What do you find pleasurable/enjoyable (or substitute the word you’d use here) about it?
It’s the thrill of the hunt I suppose and finding material in the most unexpected places. Then being able to share the old abandonware with others.
Do you have any items that hold a special significance for New Zealand/Australia? Can you tell us about one/some of them?
Well 90% of the software that can run on a Microbee has originated from Australia, and I would probably have the largest collection of any Microbee software compared to anyone else. A member of the MSPP wrote a few programs back in the 80’s when he was at school and sold them to Microbee Systems. They payed him a nice royalty. He then wrote another game (he says his best ever game also) called Hopper. This was a Frogger type game. But decided to sell this one direct himself thinking he could make more money that way. He sold 20 copies to the Sydney Microbee Users Group and that was it. So for a game that sold only 20 copies, I/we have been able to locate 2 copies of this game from 2 different sources.
Hopper opening screen
Hopper gameplay screen
Also being able to recover Matthew Hall‘s only Microbee game (The Jewels of Sancara Island) from a printout that has survived 30 years and then being able to locate the missing “sound” code to encode it all back to the original game.
Another story is from Richard Larkin who wrote many programs back in the 80’s when he was in his teens going to school, and had them published in the computer magazines (like Electronic Australia & Your Computer). He then wrote one (ISBOK, an Adventure game) that he then tried to sell, again selling only a few copies to friends. Recently he found a box of tapes in his garage that he forgotten about and I was able to recover 95% of them for him including the adventure game that was previously unknown to the members at the MSPP, call ISBOK (as shown below).
ISBOK cassette and insert
ISBOK floppy disc
What are the biggest challenges you face as a collector?

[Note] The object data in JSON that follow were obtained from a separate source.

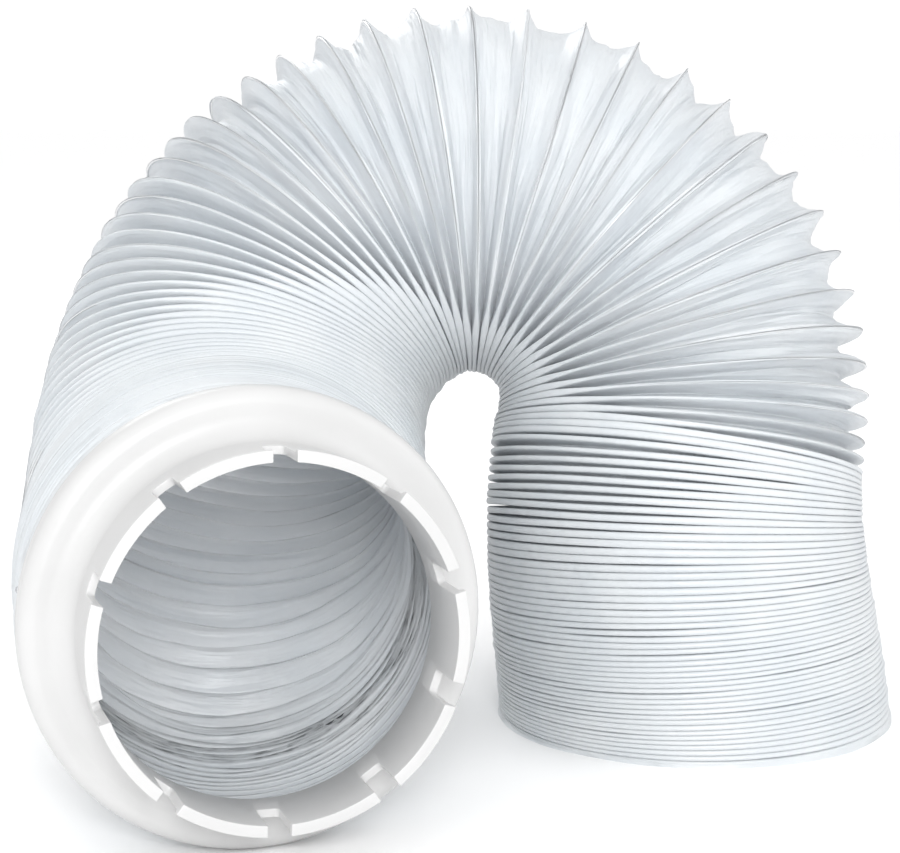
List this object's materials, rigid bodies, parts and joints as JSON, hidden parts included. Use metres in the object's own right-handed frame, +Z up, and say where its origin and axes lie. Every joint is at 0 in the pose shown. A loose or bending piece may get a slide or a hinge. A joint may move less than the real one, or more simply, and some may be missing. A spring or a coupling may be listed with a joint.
{
  "type": "dryer vent hose",
  "caption": "White pleated film duct on a sprung wire, stood in an arch, with a push-in collar on one end and a bare end on the floor.",
  "frame": {"origin": "centre of the part's box, on the floor it stands on", "axes": "+Z up, -Y towards the side that the collar opens to, +X towards the bare end's side of the arch"},
  "size_m": [0.2416, 0.24, 0.2021],
  "materials": {
    "film": "thin white film with a soft sheen",
    "wire": "spring steel, seen white through the film that wraps it",
    "collar": "white moulded plastic, slightly satin"
  },
  "bodies": {
    "root": {"film_sleeve": "film", "spring_wire": "wire", "collar": "collar"}
  },
  "joints": []
}
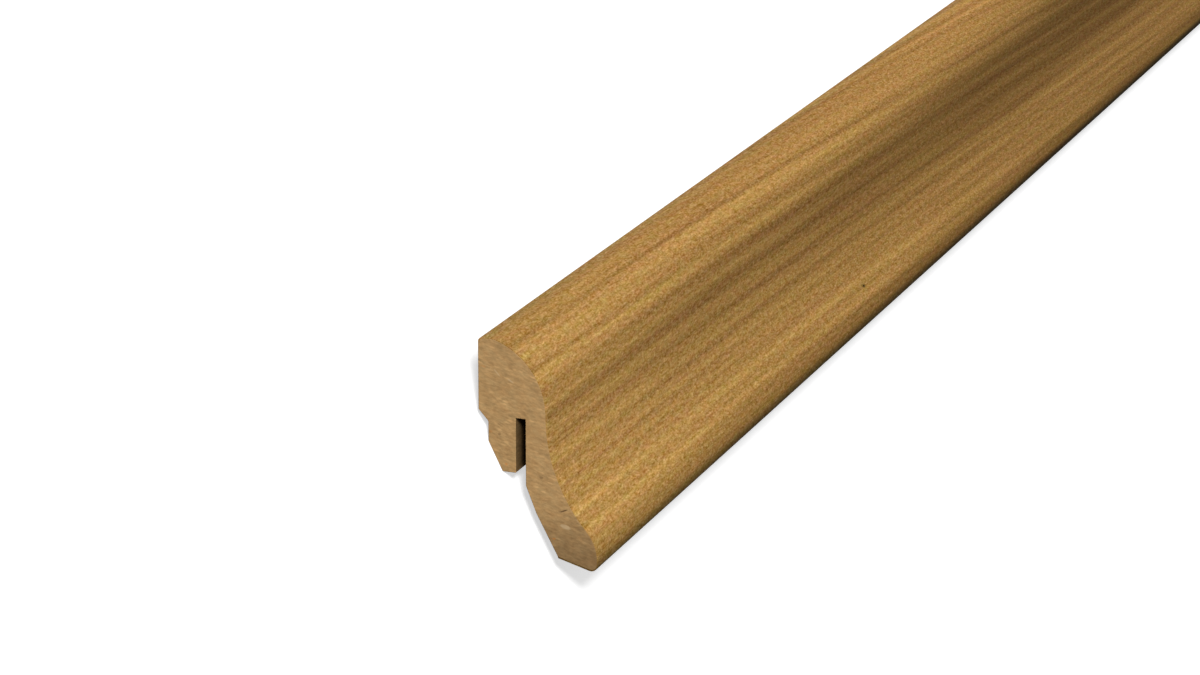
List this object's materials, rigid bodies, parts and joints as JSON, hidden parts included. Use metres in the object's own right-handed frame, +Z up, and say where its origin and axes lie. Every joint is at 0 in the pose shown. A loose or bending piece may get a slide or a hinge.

Never completing the collection and its getting more and more difficult to locate missing games, programs, etc.
Do you consider what you do as having an archival/historical aspect?
Not 30 years ago, probably not even 10 years ago. But most definitely now. I would like to think in 100 years from now and beyond, that the collection of Microbee games and others is still generally available and in a condition that its still readable and playable in their current digital form.